-- Aim of the task --
Extract each line containing the string "from".

-- Given material --
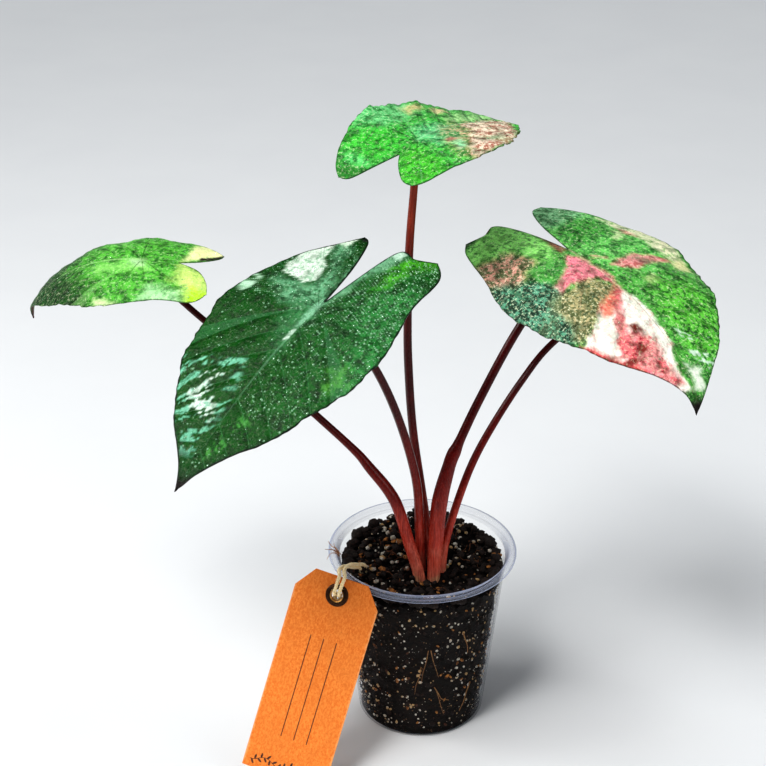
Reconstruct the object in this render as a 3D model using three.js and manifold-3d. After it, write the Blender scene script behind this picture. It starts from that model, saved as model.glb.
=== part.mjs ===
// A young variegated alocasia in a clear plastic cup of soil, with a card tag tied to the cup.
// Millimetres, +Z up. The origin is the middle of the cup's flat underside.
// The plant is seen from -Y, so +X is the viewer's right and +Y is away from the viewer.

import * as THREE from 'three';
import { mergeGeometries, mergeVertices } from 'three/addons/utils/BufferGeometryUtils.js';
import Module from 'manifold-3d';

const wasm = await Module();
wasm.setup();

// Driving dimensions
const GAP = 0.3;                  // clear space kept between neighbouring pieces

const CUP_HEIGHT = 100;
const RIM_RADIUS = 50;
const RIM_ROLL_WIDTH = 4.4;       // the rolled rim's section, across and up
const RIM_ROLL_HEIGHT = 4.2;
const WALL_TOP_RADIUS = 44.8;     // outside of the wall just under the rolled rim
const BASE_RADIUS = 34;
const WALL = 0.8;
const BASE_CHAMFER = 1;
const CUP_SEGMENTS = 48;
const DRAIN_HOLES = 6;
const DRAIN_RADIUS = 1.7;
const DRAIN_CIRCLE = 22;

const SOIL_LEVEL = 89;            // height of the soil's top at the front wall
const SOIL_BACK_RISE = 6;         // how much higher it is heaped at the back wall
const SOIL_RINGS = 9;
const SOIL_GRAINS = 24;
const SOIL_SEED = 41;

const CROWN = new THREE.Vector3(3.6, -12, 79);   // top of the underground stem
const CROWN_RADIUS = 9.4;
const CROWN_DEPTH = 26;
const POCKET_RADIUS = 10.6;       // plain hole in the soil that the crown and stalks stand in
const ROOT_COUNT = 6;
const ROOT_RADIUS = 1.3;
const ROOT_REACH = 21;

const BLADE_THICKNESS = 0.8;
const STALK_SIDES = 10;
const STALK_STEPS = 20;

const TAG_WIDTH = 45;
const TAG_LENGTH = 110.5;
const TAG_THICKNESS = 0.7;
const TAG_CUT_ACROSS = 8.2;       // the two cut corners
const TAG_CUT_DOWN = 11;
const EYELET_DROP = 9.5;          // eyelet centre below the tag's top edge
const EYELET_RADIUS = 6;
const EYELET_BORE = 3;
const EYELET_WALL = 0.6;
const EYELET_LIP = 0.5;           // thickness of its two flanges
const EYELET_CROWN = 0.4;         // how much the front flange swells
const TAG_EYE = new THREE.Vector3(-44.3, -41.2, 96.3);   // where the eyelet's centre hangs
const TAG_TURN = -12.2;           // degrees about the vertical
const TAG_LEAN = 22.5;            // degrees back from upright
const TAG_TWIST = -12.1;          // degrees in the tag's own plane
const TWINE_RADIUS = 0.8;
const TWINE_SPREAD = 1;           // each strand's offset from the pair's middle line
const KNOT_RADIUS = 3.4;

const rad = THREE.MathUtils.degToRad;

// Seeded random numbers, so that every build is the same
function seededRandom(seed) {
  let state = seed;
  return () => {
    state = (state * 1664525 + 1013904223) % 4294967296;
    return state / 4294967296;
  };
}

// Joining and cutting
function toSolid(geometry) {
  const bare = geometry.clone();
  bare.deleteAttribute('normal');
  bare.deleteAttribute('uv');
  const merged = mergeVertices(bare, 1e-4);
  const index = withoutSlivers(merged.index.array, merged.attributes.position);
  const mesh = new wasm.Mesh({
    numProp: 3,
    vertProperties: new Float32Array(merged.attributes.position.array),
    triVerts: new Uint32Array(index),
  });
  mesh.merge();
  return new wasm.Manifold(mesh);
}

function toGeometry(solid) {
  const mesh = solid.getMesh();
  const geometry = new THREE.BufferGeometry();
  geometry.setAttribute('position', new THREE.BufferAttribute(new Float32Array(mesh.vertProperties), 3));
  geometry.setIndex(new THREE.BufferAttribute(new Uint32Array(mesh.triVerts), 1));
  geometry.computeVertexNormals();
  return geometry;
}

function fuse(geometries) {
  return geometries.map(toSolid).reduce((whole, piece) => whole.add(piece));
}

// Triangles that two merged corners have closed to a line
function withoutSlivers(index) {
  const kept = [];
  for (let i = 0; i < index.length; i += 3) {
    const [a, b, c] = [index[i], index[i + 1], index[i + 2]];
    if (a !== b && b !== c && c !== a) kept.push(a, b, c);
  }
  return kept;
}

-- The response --
Reconstruct the object in this render as a 3D model using three.js and manifold-3d. After it, write the Blender scene script behind this picture. It starts from that model, saved as model.glb.
// The plant is seen from -Y, so +X is the viewer's right and +Y is away from the viewer.
import * as THREE from 'three';
import { mergeGeometries, mergeVertices } from 'three/addons/utils/BufferGeometryUtils.js';
import Module from 'manifold-3d';
const TAG_LEAN = 22.5;            // degrees back from upright
const TWINE_SPREAD = 1;           // each strand's offset from the pair's middle line